Poetry is one of the passions of Pouka, an Edéa native who has returned from the capital city of Yaoundé in June 1940. In Yaoundé, “the heart of the country is revealed when the plums are ripe.” These are African plums, inexpensive delights so plentiful that fruit sellers have to discard unsold quantities into the streets each day. This makes them a perfect metaphor for what Cameroon did during the war, “when it sent off along the road through the desert its many sons . . . just like the fruit-sellers toss away each evening the plums they haven’t been able to grill.”

Pouka is one of Cameroon’s young men, although he is spared the war’s worst. He is an administrator who has worked with white people in the capital for the past three years. In intimate, old-fashioned prose (“Wait a moment, dear reader, for this is a scene he had played out for himself several times”), Nganang describes Pouka’s reason for returning home: to start a poetry circle, like one of his idols, Théophile Gautier, had done.

As the war intensifies, Pouka’s family members and friends are recruited to serve under General Leclerc and the Free French forces. Among them are Hebga, Pouka’s cousin, a boxer who “remained the area’s favorite son, just for the strength of his muscles,” and Philothée, a stutterer who is one of the few to show up for the poetry circle.
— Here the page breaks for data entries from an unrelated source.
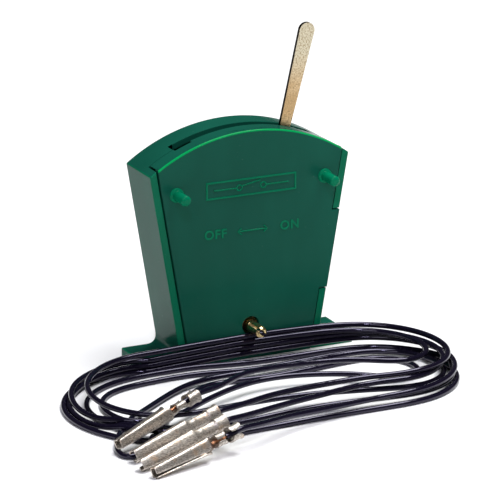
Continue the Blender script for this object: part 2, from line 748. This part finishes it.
def cover_finish(face):
    """What stands proud of the cover's face looks a little brighter too."""
    return 2 if face.calc_center_median().y / MM < COVER_Y - PROUD else 0


def lever_finish(face):
    """The lever's cut sides are dark."""
    return 1 if abs(face.normal.y) < CUT_SIDE else 0


def fine_copy(node, name, finishes, bevels, body="case", repainted=None):
    """A copy of a CAD node with whole flat faces, rounded edges and smooth curves, in the node's place.
    finishes are its materials, and repainted gives the number of one for a face, or 0.
    bevels are (which edges, width in mm, segments, material number), the widest first."""
    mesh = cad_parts[node].data.copy()
    mesh.name = name
    mesh.materials.clear()
    for finish in finishes:
        mesh.materials.append(finish)
    bm = bmesh.new()
    bm.from_mesh(mesh)
    bmesh.ops.remove_doubles(bm, verts=bm.verts, dist=WELD)
    bmesh.ops.dissolve_limit(bm, angle_limit=FLAT, verts=bm.verts, edges=bm.edges)
    for chosen, width, segments, finish in bevels:
        edges = [e for e in bm.edges if e.is_manifold and e.calc_face_angle(0) > SHARP and chosen(e)]
        bmesh.ops.bevel(
            bm,
            geom=edges,
            offset=width * MM,
            offset_type="OFFSET",
            segments=segments,
            profile=0.5,
            affect="EDGES",
            clamp_overlap=False,
            material=finish,
        )
    for face in bm.faces:
        face.smooth = True
        if repainted and repainted(face):
            face.material_index = repainted(face)
    bm.to_mesh(mesh)
    bm.free()
    mesh.set_sharp_from_angle(angle=SHARP)
    piece = placed(bpy.data.objects.new(name, mesh), body)
    normals = piece.modifiers.new("normals", "WEIGHTED_NORMAL")
    normals.keep_sharp = True
    normals.weight = 100
    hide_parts(node)
    return piece


FINE = ((anywhere, 0.1, 2, 0),)
THIN = ((anywhere, 0.06, 2, 0),)
fine_copy(
    "rear_casing",
    "casing_shell",
    (GREEN, GREEN_RIM),
    ((on_case_rim, 0.3, 4, 1), (anywhere, 0.12, 2, 0)),
    repainted=case_finish,
)
fine_copy(
    "front_cover",
    "cover_shell",
    (GREEN, GREEN_EDGE, GREEN_MARK),
    ((on_cover_top, 0.4, 4, 1), (on_cover_rim, 0.2, 3, 0), (on_peg_tip, 0.5, 5, 2), (anywhere, 0.1, 2, 0)),
    repainted=cover_finish,
)
fine_copy(
    "switch_lever",
    "lever_strip",
    (NICKEL, CUT_EDGE),
    ((anywhere, 0.05, 2, 0),),
    "lever",
    lever_finish,
)
fine_copy("lever_bush", "lever_bush_fine", (PIN_BRASS,), FINE, "lever")
fine_copy("pivot_pin", "pivot_pin_fine", (PIN_BRASS,), ((anywhere, 0.09, 2, 0),))
fine_copy("retaining_collar", "collar_fine", (PIN_BRASS,), FINE)
fine_copy("common_contact", "common_strip", (STRIP_BRASS,), THIN)
fine_copy("fixed_contact", "fixed_strip", (STRIP_BRASS,), THIN)
fine_copy("contact_button", "contact_button_fine", (SILVER,), THIN)
fine_copy("spring_washer", "spring_washer_fine", (SPRING_STEEL,), ((anywhere, 0.05, 1, 0),))

# ---------- raised marks on the cover ----------

PLATE_Z = 44.0
SYMBOL_HALF = 10  # half the length of the switch symbol
TERMINAL_X = 3.2
TERMINAL_RADIUS = 0.7
RING_SIDES = 24
SYMBOL_LINE = 0.42

WORDS_Z = 32.9
LETTER_SIZE = 3.1
LETTER_SPACING = 1.15
LETTER_RISE = 0.11
LETTER_EDGE = 0.05
LETTER_SWELL = 0.06
LETTERS_OUT = 0.02  # how far the middles of the letters and lines are in front of the face
LINES_OUT = 0.04

ARROW_LEFT, ARROW_RIGHT = -3.6, 4.4
ARROW_HEAD = 1.0
ARROW_HEAD_HALF = 0.8
ARROW_LINE = 0.4


def on_face(curve, name):
    """Makes a piece of the cover's face from a curve."""
    curve.materials.append(GREEN_MARK)
    piece = placed(bpy.data.objects.new(name, curve))
    return piece


def make_word(name, text, x):
    curve = bpy.data.curves.new(name, "FONT")
    curve.body = text
    curve.size = LETTER_SIZE * MM
    curve.align_x = "CENTER"
    curve.align_y = "CENTER"
    curve.space_character = LETTER_SPACING
    curve.extrude = LETTER_RISE * MM
    curve.bevel_depth = LETTER_EDGE * MM
    curve.bevel_resolution = 2
    curve.offset = LETTER_SWELL * MM
    piece = on_face(curve, name)
    turn = Matrix.Rotation(math.radians(90), 4, "X")
    piece.matrix_world = Matrix.Translation((x * MM, (COVER_Y - LETTERS_OUT) * MM, WORDS_Z * MM)) @ turn


def make_strokes(name, strokes, thickness):
    """Raised half-round lines on the face: each stroke is a list of (x, z) points."""
    curve = bpy.data.curves.new(name, "CURVE")
    curve.dimensions = "3D"
    curve.bevel_depth = thickness / 2 * MM
    curve.bevel_resolution = 3
    curve.use_fill_caps = True
    for stroke in strokes:
        spline = curve.splines.new("POLY")
        spline.points.add(len(stroke) - 1)
        for point, (x, z) in zip(spline.points, stroke):
            point.co = (x * MM, (COVER_Y - LINES_OUT) * MM, z * MM, 1)
    on_face(curve, name)


def ring(x, z, radius):
    angles = [math.tau * i / RING_SIDES for i in range(RING_SIDES + 1)]
    return [(x + radius * math.cos(angle), z + radius * math.sin(angle)) for angle in angles]


def arrow_head(tip, back):
    """The two strokes that meet at an arrow's tip, and lie back from it by that much in X."""
    return [(tip + back, WORDS_Z + ARROW_HEAD_HALF), (tip, WORDS_Z), (tip + back, WORDS_Z - ARROW_HEAD_HALF)]


make_strokes(
    "switch_symbol",
    [
        [(-SYMBOL_HALF, PLATE_Z), (-TERMINAL_X - TERMINAL_RADIUS, PLATE_Z)],
        ring(-TERMINAL_X, PLATE_Z, TERMINAL_RADIUS),
        [(-2.6, PLATE_Z + 0.35), (2.4, PLATE_Z + 1.35)],
        ring(TERMINAL_X, PLATE_Z, TERMINAL_RADIUS),
        [(TERMINAL_X + TERMINAL_RADIUS, PLATE_Z), (SYMBOL_HALF, PLATE_Z)],
    ],
    SYMBOL_LINE,
)
make_word("word_off", "OFF", -9.6)
make_word("word_on", "ON", 10.4)
make_strokes(
    "throw_arrow",
    [
        [(ARROW_LEFT, WORDS_Z), (ARROW_RIGHT, WORDS_Z)],
        arrow_head(ARROW_LEFT, ARROW_HEAD),
        arrow_head(ARROW_RIGHT, -ARROW_HEAD),
    ],
    ARROW_LINE,
)

# ---------- floor and lights ----------

FLOOR_HALF = 2.5
WORLD_COLOUR = (0.93, 0.95, 1.0, 1)
WORLD_STRENGTH = 0.03
# Each light's name, place, the point it is aimed at, its sides in metres, its power in watts and its colour.
LIGHTS = (
    ("top_box", (0.42, -0.02, 1.5), (0, -0.02, 0), (1.3, 0.85), 34, (1, 1, 1)),
    ("front_left", (-0.9, -0.9, 0.7), (0, 0, 0.02), (0.5, 0.5), 3, (1, 1, 1)),
    ("small_lamp", (-0.35, -0.7, 0.75), (0, -0.02, 0), (0.12, 0.12), 2.5, (0.84, 0.82, 1.0)),
)


def make_floor():
    """A wide sheet of white paper."""
    half = FLOOR_HALF
    corners = [(-half, -half, 0), (half, -half, 0), (half, half, 0), (-half, half, 0)]
    mesh = bpy.data.meshes.new("floor")
    mesh.from_pydata(corners, [], [(0, 1, 2, 3)])
    mesh.materials.append(white_paper())
    floor = bpy.data.objects.new("floor", mesh)
    bpy.context.scene.collection.objects.link(floor)


def make_area_light(name, place, aim, sides, power, colour):
    data = bpy.data.lights.new(name, "AREA")
    data.shape = "RECTANGLE"
    data.size, data.size_y = sides
    data.energy = power
    data.color = colour
    light = bpy.data.objects.new(name, data)
    bpy.context.scene.collection.objects.link(light)
    turn = (Vector(aim) - Vector(place)).to_track_quat("-Z", "Y").to_matrix().to_4x4()
    light.matrix_world = Matrix.Translation(place) @ turn


def make_world():
    world = bpy.data.worlds.new("studio")
    world.use_nodes = True
    background = world.node_tree.nodes["Background"]
    background.inputs["Color"].default_value = WORLD_COLOUR
    background.inputs["Strength"].default_value = WORLD_STRENGTH
    bpy.context.scene.world = world


make_floor()
make_world()
for light in LIGHTS:
    make_area_light(*light)
bpy.context.scene.view_settings.view_transform = "Standard"
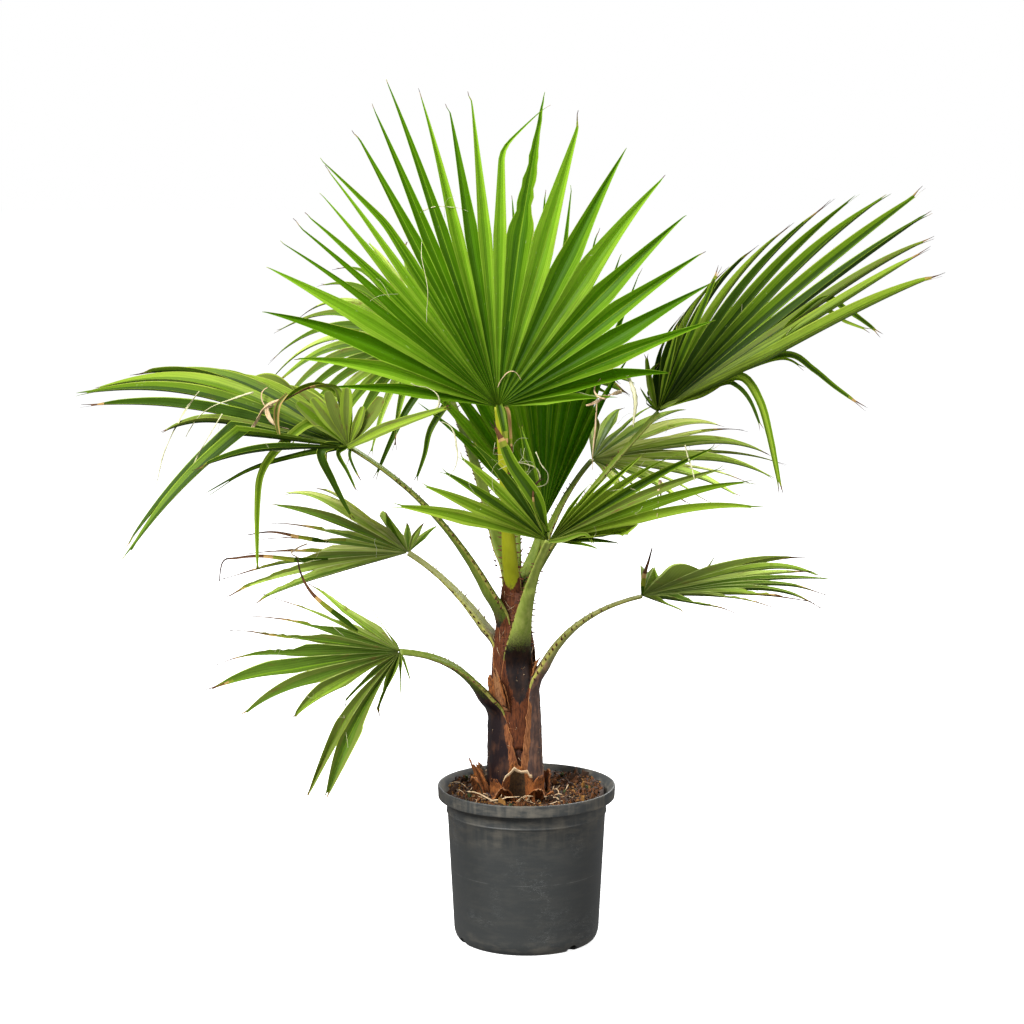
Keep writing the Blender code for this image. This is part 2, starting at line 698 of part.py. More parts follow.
def build_palm():
    """The whole plant in its pot."""
    clear_scene()
    parts = new_collection(COLLECTION_NAME)
    cutters = new_collection(CUTTER_COLLECTION_NAME)
    build_pot(parts, cutters)
    build_soil(parts)
    trunk_clearing = build_trunk(parts, cutters)
    build_husks(parts)
    clearings = build_petioles(parts, cutters, trunk_clearing)
    for frond in FRONDS:
        build_blade(frond, parts, clearings[frond.name])


build_palm()
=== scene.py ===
"""The looks of a young Mexican fan palm in its nursery pot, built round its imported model.

Each fan, stalk, husk, the trunk, the soil and the pot are modelled again as fine meshes
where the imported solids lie. Units are metres, +Z is up and -Y is the front.
"""

import json
import logging
import math
from dataclasses import dataclass
from enum import Enum
from functools import cache
from typing import Callable, Sequence, Union

import bpy
import numpy as np
from mathutils import Euler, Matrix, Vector, noise
from mathutils.bvhtree import BVHTree

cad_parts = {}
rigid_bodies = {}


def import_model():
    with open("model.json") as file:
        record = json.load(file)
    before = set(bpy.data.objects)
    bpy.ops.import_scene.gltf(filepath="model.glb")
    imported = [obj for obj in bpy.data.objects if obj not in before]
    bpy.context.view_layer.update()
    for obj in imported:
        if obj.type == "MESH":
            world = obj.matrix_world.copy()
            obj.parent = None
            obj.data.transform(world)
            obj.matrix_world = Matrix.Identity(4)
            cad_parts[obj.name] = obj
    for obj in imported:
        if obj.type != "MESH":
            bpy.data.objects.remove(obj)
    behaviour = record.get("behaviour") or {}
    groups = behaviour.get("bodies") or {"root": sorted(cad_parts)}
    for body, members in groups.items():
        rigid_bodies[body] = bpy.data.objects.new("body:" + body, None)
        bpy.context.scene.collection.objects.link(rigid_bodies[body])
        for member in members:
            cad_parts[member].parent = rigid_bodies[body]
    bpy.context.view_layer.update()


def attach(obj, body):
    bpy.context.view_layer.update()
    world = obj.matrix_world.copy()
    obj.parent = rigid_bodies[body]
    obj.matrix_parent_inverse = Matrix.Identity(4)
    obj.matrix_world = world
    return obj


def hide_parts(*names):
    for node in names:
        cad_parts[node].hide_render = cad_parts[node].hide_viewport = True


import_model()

log = logging.getLogger("palm")

Array = np.ndarray
Pairs = tuple[tuple[float, float], ...]
Colour = tuple[float, float, float]

UP = np.array((0.0, 0.0, 1.0))


# Shader maths


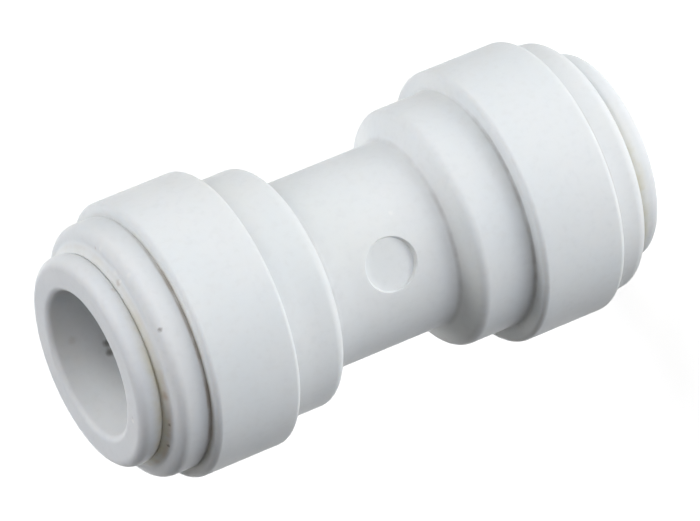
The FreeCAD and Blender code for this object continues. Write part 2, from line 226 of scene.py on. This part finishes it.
def body_mesh():
    """Return the body's points and faces: a turned surface with the gate's patch let into the waist.

    The profile goes up the outside, down the bore and back to the waist, and is its own mirror image. At
    +X and -X the outside sinks by a bell curve of the distance from the mould's closing plane.
    """
    upper = rounded_path([(WAIST_RADIUS, PATCH_HALF_HEIGHT, 0), *BODY_CORNERS, (WATERWAY_RADIUS, 0, 0)])
    upper = with_rows_between(upper)
    lower = upper[::-1][1:] * (1, -1)
    at_patch = np.linspace(-PATCH_HALF_HEIGHT, PATCH_HALF_HEIGHT, PATCH_CELLS + 1)
    waist_rows = np.column_stack([np.full(PATCH_CELLS - 1, WAIST_RADIUS), at_patch[1:-1]])
    profile = np.vstack([upper, lower, waist_rows])
    regular = np.arange(COLUMNS) * 360 / COLUMNS
    beside = np.array(DEGREES_BESIDE_LINE)
    degrees = np.sort(np.concatenate([regular, beside % 360, 180 + beside]))
    turns = np.radians(degrees)
    points = turned(profile, turns)

    outer = np.zeros(len(profile), bool)
    end_row = int(np.argmax(upper[:, 1] > BARREL_END - ROW_MARGIN))
    outer[: end_row + 1] = True
    outer[len(upper) + len(lower) - end_row - 1 :] = True
    sink = CLOSING_LINE_DEPTH * np.exp(-((points[..., 1] / CLOSING_LINE_HALF_WIDTH) ** 2)) * outer[:, None]
    points[..., :2] *= (1 - sink / profile[:, :1])[..., None]

    rows, columns = points.shape[:2]
    faces = grid_faces(rows, columns)
    middle_height = (profile[:, 1] + np.roll(profile[:, 1], -1)) / 2
    patch_row = (np.abs(middle_height) < PATCH_HALF_HEIGHT) & (profile[:, 0] > WAIST_RADIUS - ROW_MARGIN)
    half_column = 180 / COLUMNS
    patch_turn = half_column * PATCH_CELLS
    patch_column = np.abs(degrees + half_column - GATE_TURN) < patch_turn
    kept = faces[~(patch_row[:, None] & patch_column[None, :])]

    side_degrees = GATE_TURN + np.linspace(-patch_turn, patch_turn, PATCH_CELLS + 1)
    side = WAIST_RADIUS * np.cos(np.radians(side_degrees))
    along_side = np.full(PATCH_CELLS - 1, side[-1])
    border_across = np.concatenate([side, side, along_side, -along_side])
    border_along = np.concatenate([
        np.full(PATCH_CELLS + 1, PATCH_HALF_HEIGHT),
        np.full(PATCH_CELLS + 1, -PATCH_HALF_HEIGHT),
        at_patch[1:-1],
        at_patch[1:-1],
    ])
    patch_points, patch_faces = gate_patch(border_across, border_along)
    first = rows * columns
    patch_faces = [[first + corner for corner in face] for face in patch_faces]
    return np.vstack([points.reshape(-1, 3), patch_points]), kept.tolist() + patch_faces


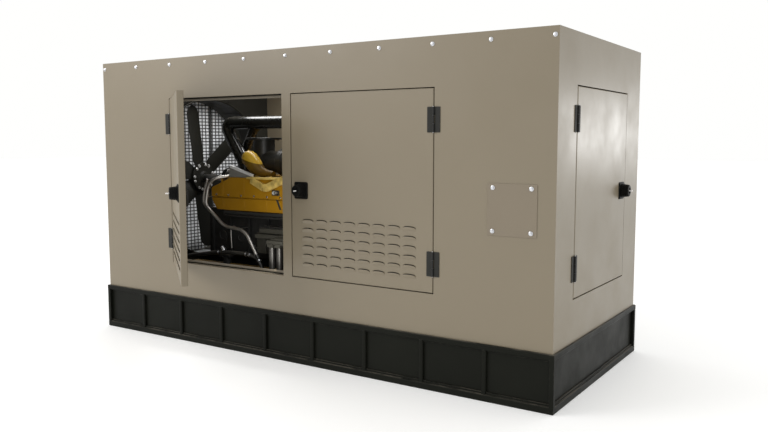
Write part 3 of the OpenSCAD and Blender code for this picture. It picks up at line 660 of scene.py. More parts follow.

In the midst of it all is M’bangue, Pouka’s father, known for dreams and predictions that invariably come true, although his latest seems preposterous: that Hitler will commit suicide.

The tone of some plot developments is too outlandish for the rest of the book, but When the Plums Are Ripe is a moving tribute to a people so little regarded that, as Nganang’s narrator puts it, if they appeared in Hollywood movies, they’d have no speaking parts, “their story told by a narrator off-screen—someone like me.”

A little-known chapter of World War II history, at least to most Western readers, is the effect of the war on Cameroon, which was under French administration. In 1940, Cameroon fell under Nazi control after France was occupied by Germany. Patrice Nganang chronicles the effect of these events on the small city of Edéa in When the Plums Are Ripe, a tale that is as poetic as it is harrowing.